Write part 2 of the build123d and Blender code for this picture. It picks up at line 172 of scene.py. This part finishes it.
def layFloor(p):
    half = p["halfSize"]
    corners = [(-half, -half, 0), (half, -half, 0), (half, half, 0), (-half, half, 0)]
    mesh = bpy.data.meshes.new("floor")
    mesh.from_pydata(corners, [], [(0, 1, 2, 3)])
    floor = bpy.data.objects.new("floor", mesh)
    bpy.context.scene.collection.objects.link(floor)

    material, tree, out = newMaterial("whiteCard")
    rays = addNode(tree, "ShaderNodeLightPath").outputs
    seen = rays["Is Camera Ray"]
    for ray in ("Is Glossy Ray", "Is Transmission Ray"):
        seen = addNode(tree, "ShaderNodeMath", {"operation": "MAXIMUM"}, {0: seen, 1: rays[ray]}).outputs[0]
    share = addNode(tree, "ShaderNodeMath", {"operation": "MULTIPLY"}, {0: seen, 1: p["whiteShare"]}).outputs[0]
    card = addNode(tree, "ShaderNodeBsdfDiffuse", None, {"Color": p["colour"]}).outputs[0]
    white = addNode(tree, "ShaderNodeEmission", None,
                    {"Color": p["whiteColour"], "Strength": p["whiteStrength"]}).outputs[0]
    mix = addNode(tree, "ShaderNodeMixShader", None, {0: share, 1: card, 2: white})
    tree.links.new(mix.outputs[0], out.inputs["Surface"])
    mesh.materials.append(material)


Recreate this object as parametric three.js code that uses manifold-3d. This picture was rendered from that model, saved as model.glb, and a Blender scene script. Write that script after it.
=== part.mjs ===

============

▸ Problem statement: Write out the material from the first line to the last, exactly.

▸ Solution to this problem:
Write part 2 of the build123d and Blender code for this picture. It picks up at line 172 of scene.py. This part finishes it.
def layFloor(p):
    half = p["halfSize"]
    corners = [(-half, -half, 0), (half, -half, 0), (half, half, 0), (-half, half, 0)]
    mesh = bpy.data.meshes.new("floor")
    mesh.from_pydata(corners, [], [(0, 1, 2, 3)])
    floor = bpy.data.objects.new("floor", mesh)
    bpy.context.scene.collection.objects.link(floor)

    material, tree, out = newMaterial("whiteCard")
    rays = addNode(tree, "ShaderNodeLightPath").outputs
    seen = rays["Is Camera Ray"]
    for ray in ("Is Glossy Ray", "Is Transmission Ray"):
        seen = addNode(tree, "ShaderNodeMath", {"operation": "MAXIMUM"}, {0: seen, 1: rays[ray]}).outputs[0]
    share = addNode(tree, "ShaderNodeMath", {"operation": "MULTIPLY"}, {0: seen, 1: p["whiteShare"]}).outputs[0]
    card = addNode(tree, "ShaderNodeBsdfDiffuse", None, {"Color": p["colour"]}).outputs[0]
    white = addNode(tree, "ShaderNodeEmission", None,
                    {"Color": p["whiteColour"], "Strength": p["whiteStrength"]}).outputs[0]
    mix = addNode(tree, "ShaderNodeMixShader", None, {0: share, 1: card, 2: white})
    tree.links.new(mix.outputs[0], out.inputs["Surface"])
    mesh.materials.append(material)


Recreate this object as parametric three.js code that uses manifold-3d. This picture was rendered from that model, saved as model.glb, and a Blender scene script. Write that script after it.
=== part.mjs ===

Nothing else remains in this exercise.